--- Begin Material to process ---
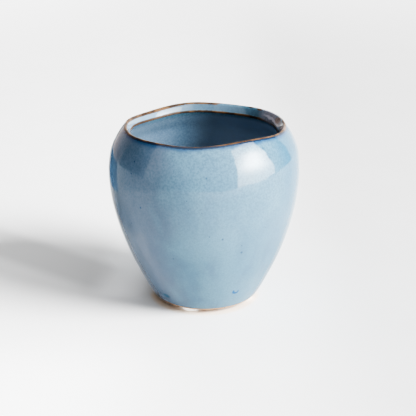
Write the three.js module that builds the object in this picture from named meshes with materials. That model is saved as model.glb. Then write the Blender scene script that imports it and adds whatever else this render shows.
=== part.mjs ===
// Handle-less stoneware shaving mug: a slip-cast round cup with a wide belly, a
// shoulder that leans in to a slightly wavy rim, a fired glaze coat over the
// outside, the rim and the inside, a bare clay foot, and four clear round bumpers
// stuck under the foot so that the mug stands just clear of the shelf.
//
// Millimetres, +Z up, +X to the right and -Y to the front. The bumpers' flat
// bottoms stand on z = 0 and the belly is centred on the Z axis.

import * as THREE from 'three';

const { clamp, degToRad, smoothstep } = THREE.MathUtils;

// ---------------------------------------------------------------- dimensions

const CUP_SEGMENTS = 56;
const BUMPER_SEGMENTS = 28;

const GLAZE_FOOT_Z = 2.9;       // lower edge of the glaze
const RIM_Z = 86.751;           // mean height of the rim's outer corner before it is rounded

// Outer radius of the glazed cup: [height, radius]
const OUTER_PROFILE = [
  [GLAZE_FOOT_Z, 25.83], [6.636, 28.041], [12.86, 31.22], [22.82, 35.781],
  [34.45, 39.966], [46.07, 43.061], [55, 44.453], [62, 44.948],
  [67, 44.879], [71, 44.401], [74.5, 43.762], [77.5, 42.689],
  [80, 41.431], [82, 40.304], [84, 38.91], [RIM_Z, 36.783],
];

// The cast's lean: [fraction of the glazed height, offset of the section's centre along X]
const LEAN = [[0, 0.474], [0.33, 0.279], [0.66, -0.007], [1, 0.181]];

// Waves round the rim, as cosine and sine pairs for one wave, two waves and so
// on. Angles run from +X towards +Y.
const RIM_WAVE_Z = [
  0.317, -0.127, -0.210, -0.100, -0.328, -0.065, 0.046, 0.263, -0.142, 0.269, 0.108, -0.093,
];
const RIM_WAVE_R = [0.132, 0.087, 0.031, 0.160, 0.153, -0.096, 0.020, 0.039, -0.009, -0.069];
const INSET_WAVE = [0.342, 0.003, -0.066, 0.024, 0.032, -0.004];
const DROP_WAVE = [0.166, 0.104, -0.054, -0.020, 0.041, 0.024, -0.032, 0.028, -0.046, 0.001];

// Heights between which each effect grows from nothing to full
const RIM_WAVE_RISE = [64, 82];
const INNER_WAVE_RISE = [60, 80];
const THICKENING_RISE = [70, 84];

const WALL = 4.27;              // wall with its glaze on both sides
const RIM_THICKENING = 0.78;    // extra wall at the rim
const GLAZE = 0.45;             // thickness of the fired glaze
const RIM_EDGE_INSET = 2.966;   // inner rim edge, inward from the outer edge
const RIM_EDGE_DROP = 4.393;    // inner rim edge, below the outer edge
const EDGE_ROUND = 0.7;         // rounding radius of both rim edges
const EDGE_STEPS = 3;

const FLOOR_Z = 7.6;            // glazed inner floor, flat in the middle
const CLAY_FLOOR_Z = FLOOR_Z - GLAZE;
const FLOOR_FLAT_RADIUS = 14.5;
const FILLET_PULL = 0.72;       // how far the floor curve's handles reach to its corner

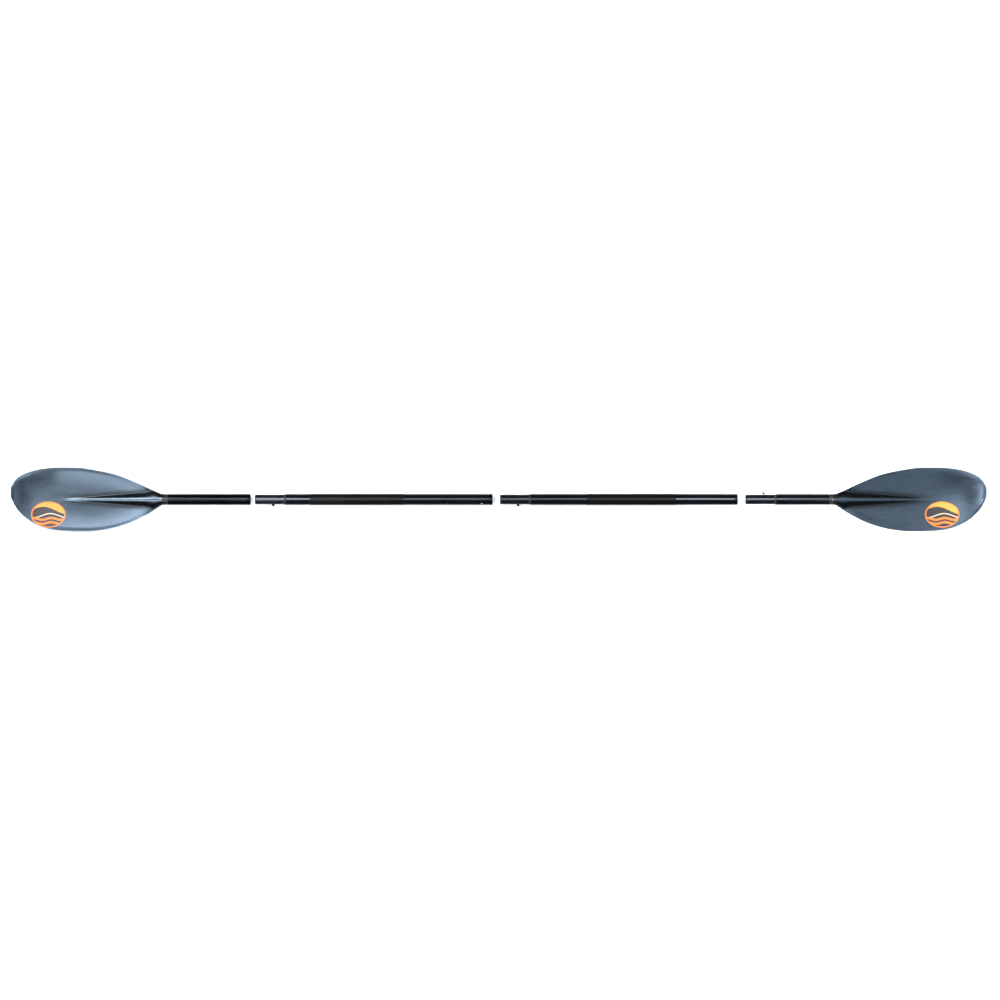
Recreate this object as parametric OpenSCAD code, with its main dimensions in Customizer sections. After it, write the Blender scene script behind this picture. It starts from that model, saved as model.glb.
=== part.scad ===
// Four-piece kayak paddle, laid out in line with its three joints open.
// Millimetres. X runs along the shaft, +Z is up, and both blade faces look up.
// The shaft's axis lies at y = 0, one grip radius above the ground.

/* [Layout] */
// Gap between the left blade's tube and the left spigot
left_gap = 11.7; // [5:0.1:40]
// Gap between the left shaft and the centre spigot
centre_gap = 19.6; // [5:0.1:40]
// Gap between the right shaft and the right spigot
right_gap = 20.4; // [5:0.1:40]

/* [Blades] */
// Length of a blade from its tip to its neck
blade_len = 400; // [330:5:520]
// Half the greatest width of a blade
blade_half = 85; // [60:1:100]
// Thickness of a blade at its rim
rim_t = 2.4; // [1.6:0.1:5]
// Thickness of a blade beside its spine
core_t = 4.6; // [3:0.1:9]
// Width of the margin along the rim where a blade thins out
margin_w = 10; // [4:0.5:20]
// How far the two long edges curl up
camber_h = 8; // [0:0.5:15]
// Share of the blade's length at which the spoon is deepest, from the neck
belly_at = 0.62; // [0.5:0.01:0.8]
// Share of the blade's length that the spine runs along, from the neck
spine_share = 0.78; // [0.5:0.01:0.95]
// How far the spine's foot spreads beyond the tube, on each side
spine_flare = 10.7; // [4:0.1:16]
// Length of the neck stub inside the blade's tube
stub_len = 60; // [30:1:90]

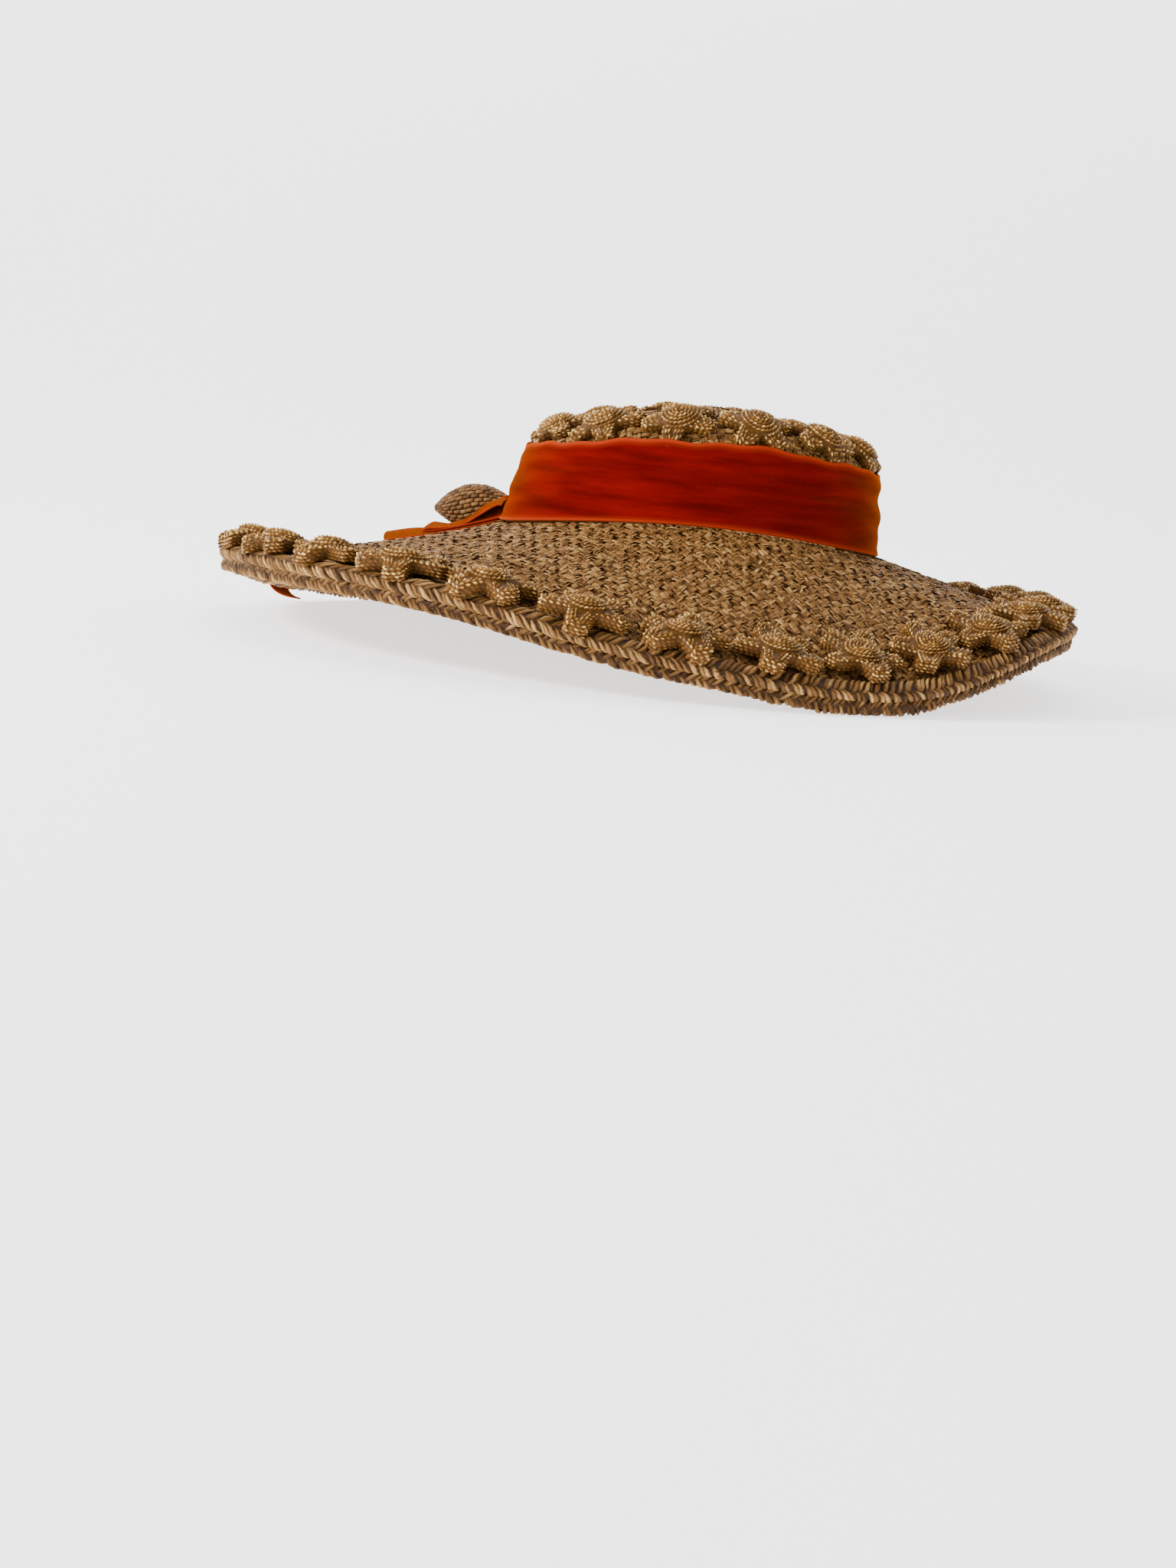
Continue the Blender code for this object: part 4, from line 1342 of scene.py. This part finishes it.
--- End Material to process ---
Challenge:
Nothing in the data may differ; print all of it exactly as written.

Task answer:
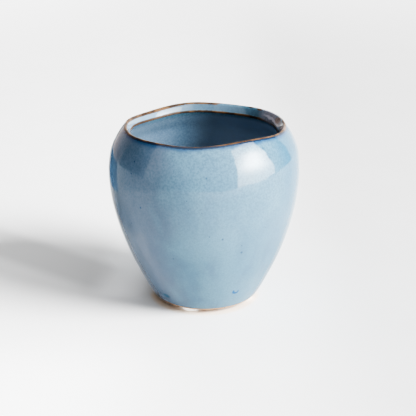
Write the three.js module that builds the object in this picture from named meshes with materials. That model is saved as model.glb. Then write the Blender scene script that imports it and adds whatever else this render shows.
=== part.mjs ===
// Handle-less stoneware shaving mug: a slip-cast round cup with a wide belly, a
// shoulder that leans in to a slightly wavy rim, a fired glaze coat over the
// outside, the rim and the inside, a bare clay foot, and four clear round bumpers
// stuck under the foot so that the mug stands just clear of the shelf.
//
// Millimetres, +Z up, +X to the right and -Y to the front. The bumpers' flat
// bottoms stand on z = 0 and the belly is centred on the Z axis.

import * as THREE from 'three';

const { clamp, degToRad, smoothstep } = THREE.MathUtils;

// ---------------------------------------------------------------- dimensions

const CUP_SEGMENTS = 56;
const BUMPER_SEGMENTS = 28;

const GLAZE_FOOT_Z = 2.9;       // lower edge of the glaze
const RIM_Z = 86.751;           // mean height of the rim's outer corner before it is rounded

// Outer radius of the glazed cup: [height, radius]
const OUTER_PROFILE = [
  [GLAZE_FOOT_Z, 25.83], [6.636, 28.041], [12.86, 31.22], [22.82, 35.781],
  [34.45, 39.966], [46.07, 43.061], [55, 44.453], [62, 44.948],
  [67, 44.879], [71, 44.401], [74.5, 43.762], [77.5, 42.689],
  [80, 41.431], [82, 40.304], [84, 38.91], [RIM_Z, 36.783],
];

// The cast's lean: [fraction of the glazed height, offset of the section's centre along X]
const LEAN = [[0, 0.474], [0.33, 0.279], [0.66, -0.007], [1, 0.181]];

// Waves round the rim, as cosine and sine pairs for one wave, two waves and so
// on. Angles run from +X towards +Y.
const RIM_WAVE_Z = [
  0.317, -0.127, -0.210, -0.100, -0.328, -0.065, 0.046, 0.263, -0.142, 0.269, 0.108, -0.093,
];
const RIM_WAVE_R = [0.132, 0.087, 0.031, 0.160, 0.153, -0.096, 0.020, 0.039, -0.009, -0.069];
const INSET_WAVE = [0.342, 0.003, -0.066, 0.024, 0.032, -0.004];
const DROP_WAVE = [0.166, 0.104, -0.054, -0.020, 0.041, 0.024, -0.032, 0.028, -0.046, 0.001];

// Heights between which each effect grows from nothing to full
const RIM_WAVE_RISE = [64, 82];
const INNER_WAVE_RISE = [60, 80];
const THICKENING_RISE = [70, 84];

const WALL = 4.27;              // wall with its glaze on both sides
const RIM_THICKENING = 0.78;    // extra wall at the rim
const GLAZE = 0.45;             // thickness of the fired glaze
const RIM_EDGE_INSET = 2.966;   // inner rim edge, inward from the outer edge
const RIM_EDGE_DROP = 4.393;    // inner rim edge, below the outer edge
const EDGE_ROUND = 0.7;         // rounding radius of both rim edges
const EDGE_STEPS = 3;

const FLOOR_Z = 7.6;            // glazed inner floor, flat in the middle
const CLAY_FLOOR_Z = FLOOR_Z - GLAZE;
const FLOOR_FLAT_RADIUS = 14.5;
const FILLET_PULL = 0.72;       // how far the floor curve's handles reach to its corner

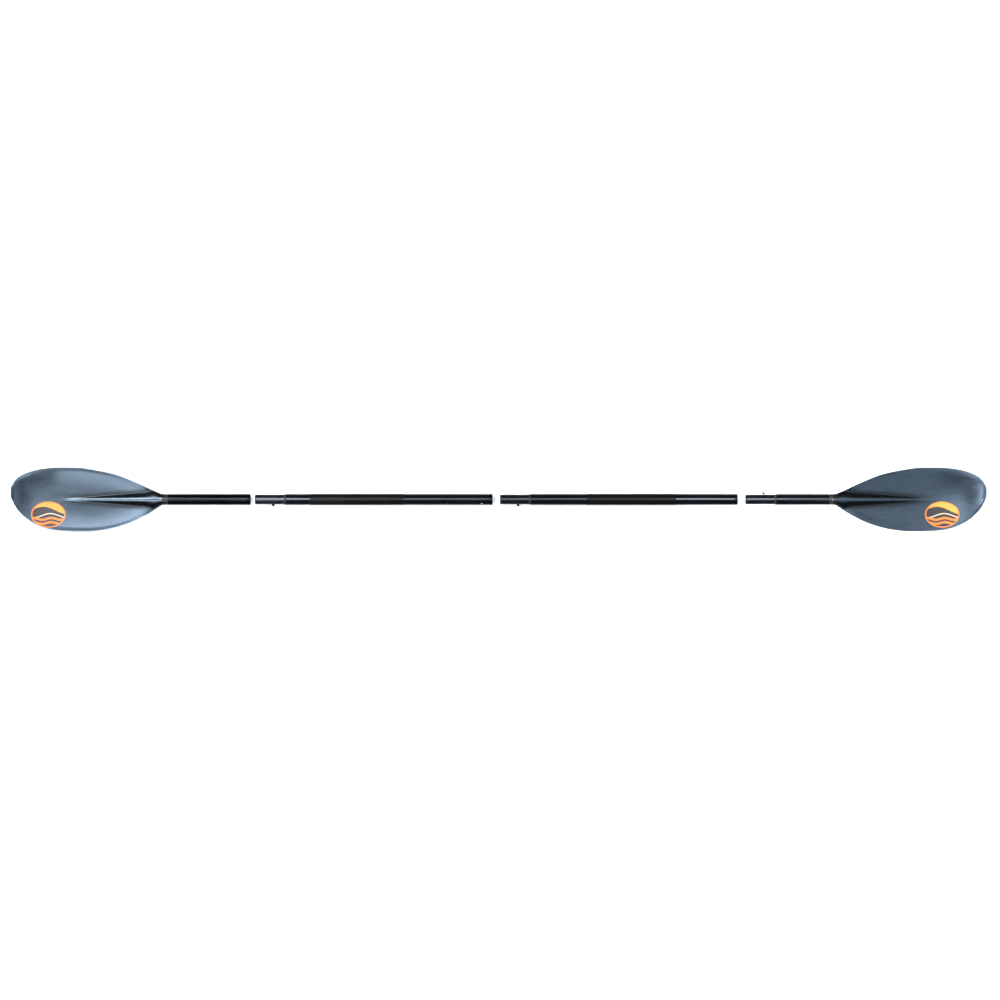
Recreate this object as parametric OpenSCAD code, with its main dimensions in Customizer sections. After it, write the Blender scene script behind this picture. It starts from that model, saved as model.glb.
=== part.scad ===
// Four-piece kayak paddle, laid out in line with its three joints open.
// Millimetres. X runs along the shaft, +Z is up, and both blade faces look up.
// The shaft's axis lies at y = 0, one grip radius above the ground.

/* [Layout] */
// Gap between the left blade's tube and the left spigot
left_gap = 11.7; // [5:0.1:40]
// Gap between the left shaft and the centre spigot
centre_gap = 19.6; // [5:0.1:40]
// Gap between the right shaft and the right spigot
right_gap = 20.4; // [5:0.1:40]

/* [Blades] */
// Length of a blade from its tip to its neck
blade_len = 400; // [330:5:520]
// Half the greatest width of a blade
blade_half = 85; // [60:1:100]
// Thickness of a blade at its rim
rim_t = 2.4; // [1.6:0.1:5]
// Thickness of a blade beside its spine
core_t = 4.6; // [3:0.1:9]
// Width of the margin along the rim where a blade thins out
margin_w = 10; // [4:0.5:20]
// How far the two long edges curl up
camber_h = 8; // [0:0.5:15]
// Share of the blade's length at which the spoon is deepest, from the neck
belly_at = 0.62; // [0.5:0.01:0.8]
// Share of the blade's length that the spine runs along, from the neck
spine_share = 0.78; // [0.5:0.01:0.95]
// How far the spine's foot spreads beyond the tube, on each side
spine_flare = 10.7; // [4:0.1:16]
// Length of the neck stub inside the blade's tube
stub_len = 60; // [30:1:90]

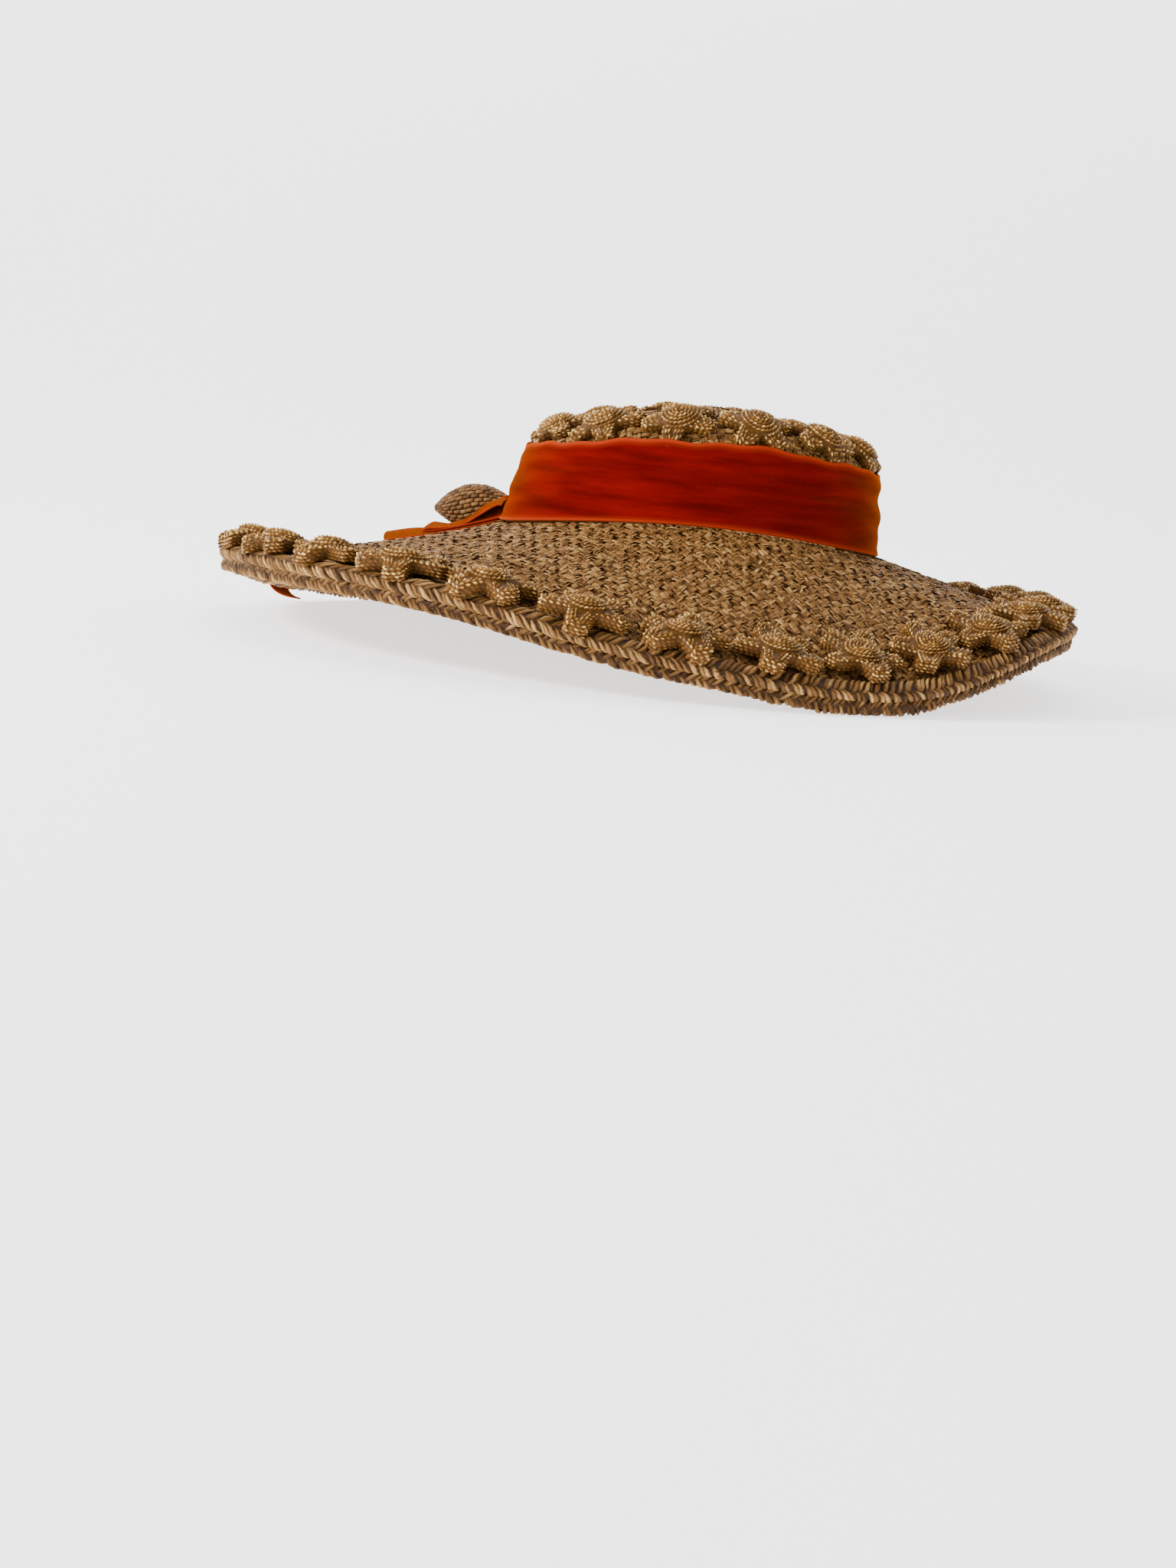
Continue the Blender code for this object: part 4, from line 1342 of scene.py. This part finishes it.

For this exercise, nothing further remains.